# A new Job!



## Naiwen (May 4, 2021)

I have accepted a modelling job offer at crescentreasures.com. No nude photos, I work my own schedule and it's on commissions. It's a UK based online jewelry shop. No sex involved either as I have done all the steps you guys have suggested. Just pure modelling. I've just started today and have sold 1st piece of 14K gold necklace! So happy to be making my OWN money. Come and check us out ok ladies and gents? `https://crescentreasures.com/collections/necklaces2/?sort_by=price-descending']https://crescentreasures.com/collections/necklaces2/?sort_by=price-descending`


----------



## Ozzy47 (May 4, 2021)

That’s great, congratulations @Naiwen I wish you the best of luck with this job.


----------



## willowtigger (May 4, 2021)

Congratulations, Naiwen


----------



## Naiwen (May 4, 2021)

willowtigger said:


> Congratulations, Naiwen


Why don't you go and check us out?
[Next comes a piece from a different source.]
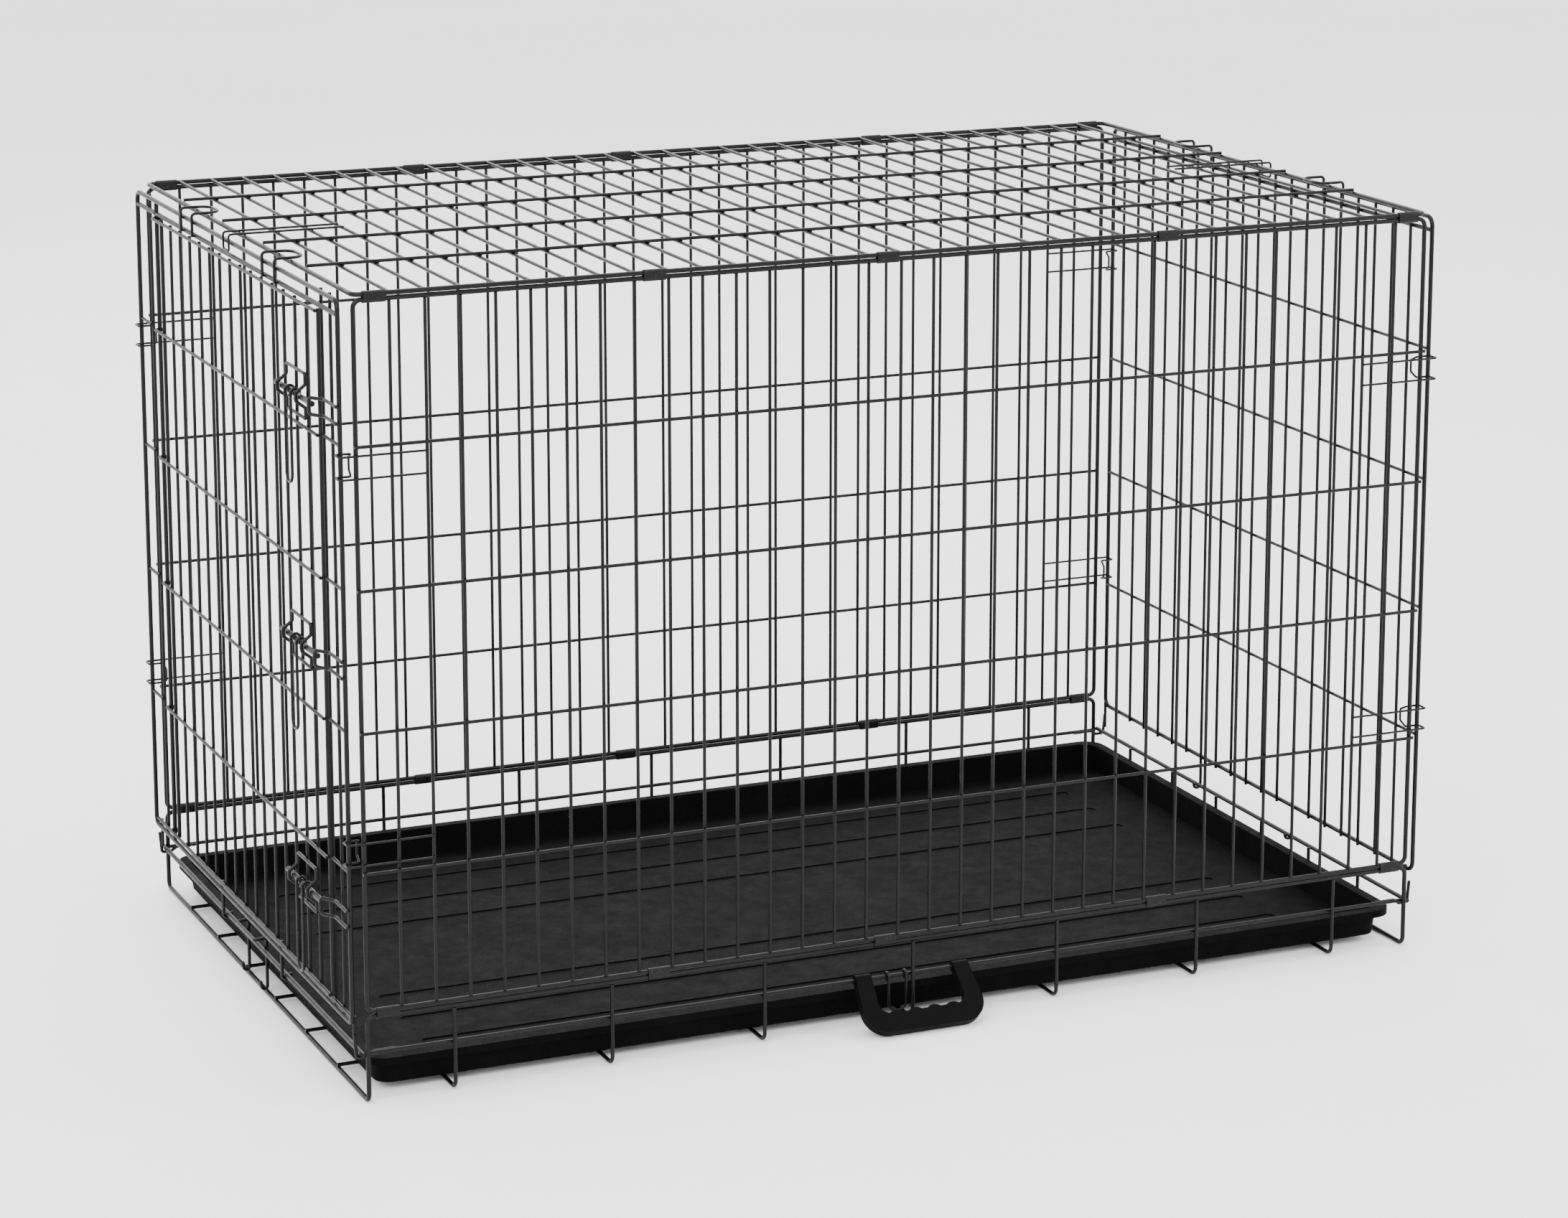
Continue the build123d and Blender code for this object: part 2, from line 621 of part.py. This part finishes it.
def sub_parts():
    """Every sub-part's name and its solids."""
    parts = {
        "base_frame": base_frame(),
        "base_cross_wires": base_cross_wires(),
        "base_floor_wires": base_floor_wires(),
        "base_side_rails": base_side_rails(),
        "left_hinge_wire": hinge_wire(-1),
        "right_hinge_wire": hinge_wire(1),
        "corner_hooks": corner_hooks(),
    }
    for name, side in (("front", -1), ("back", 1)):
        parts[f"{name}_frame"] = long_frame(side)
        parts[f"{name}_uprights"] = long_uprights(side)
        parts[f"{name}_level_wires"] = long_levels(side)
        parts[f"{name}_top_clips"] = clips(side, LONG_TOP_Z)
        parts[f"{name}_bottom_clips"] = clips(side, HINGE_RAIL_Z)
        parts[f"{name}_corner_catches"] = corner_catches(side)
    parts |= {
        "top_frame": top_frame(),
        "top_cross_wires": top_cross_wires(),
        "top_long_wires": top_long_wires(),
        "top_end_catches": top_end_catches(),
        "left_end_frame": end_frame(-1),
        "left_end_uprights": left_uprights(),
        "left_end_stubs": left_stubs(),
        "left_hinge_curls": hinge_curls(-1, SILL_Z),
        "left_top_hooks": top_hooks(-1),
        "door_lintel": crossbar(LINTEL_Z, FRAME_WIRE, END_FRAME_OUT, END_POST_Y - FRAME_WIRE / 2),
        "door_sill": crossbar(SILL_Z, GRID_WIRE, END_LEVEL_OUT, END_POST_Y - FRAME_WIRE),
        "door_pivot_wire": door_pivot_wire(),
        "bolt_keepers": bolt_keepers(),
        "right_end_frame": end_frame(1),
        "right_end_uprights": right_uprights(),
        "right_end_level_wires": right_levels(),
        "right_end_lintel": right_lintel(),
        "right_hinge_curls": hinge_curls(1, END_TOP_Z + 2),
        "right_top_hooks": top_hooks(1),
        "door_edge_wires": door_edge_wires(),
        "door_uprights": door_uprights(),
        "door_level_wires": door_levels(),
        "door_pivot_curls": door_pivot_curls(),
        "latch_brackets": latch_brackets(),
        "tray": tray(),
        "tray_stop": tray_stop(),
        "carry_handle": carry_handle(),
        "fold_latch": fold_latch(),
    }
    for name, z in LATCHES.items():
        parts[f"{name}_bolt"] = bolt(z)
        parts[f"{name}_latch_handle"] = latch_handle(z)
    return parts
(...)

You might find some nice jewelry pieces you like there.


----------



## Naiwen (May 4, 2021)

Nvm, I've stopped working, as it's too stressful for me personally.


----------



## Foxy (May 4, 2021)

You have to do whatever makes you happy and  is comfortable for you.


----------



## Ozzy47 (May 5, 2021)

That’s okay Naiwen, no need to add stress to your life.


----------



## lavalamp (May 5, 2021)

Just do what is best for you @Naiwen and look after yourself.


----------



## mist (May 5, 2021)

I want a job as a chicken breast taste tester 😂


----------



## Pig Hip (May 5, 2021)

Naiwen said:


> Nvm, I've stopped working, as it's too stressful for me personally.


I did this. Twice. When a job doesn't feel right it's better to jet from it sooner rather than later.


----------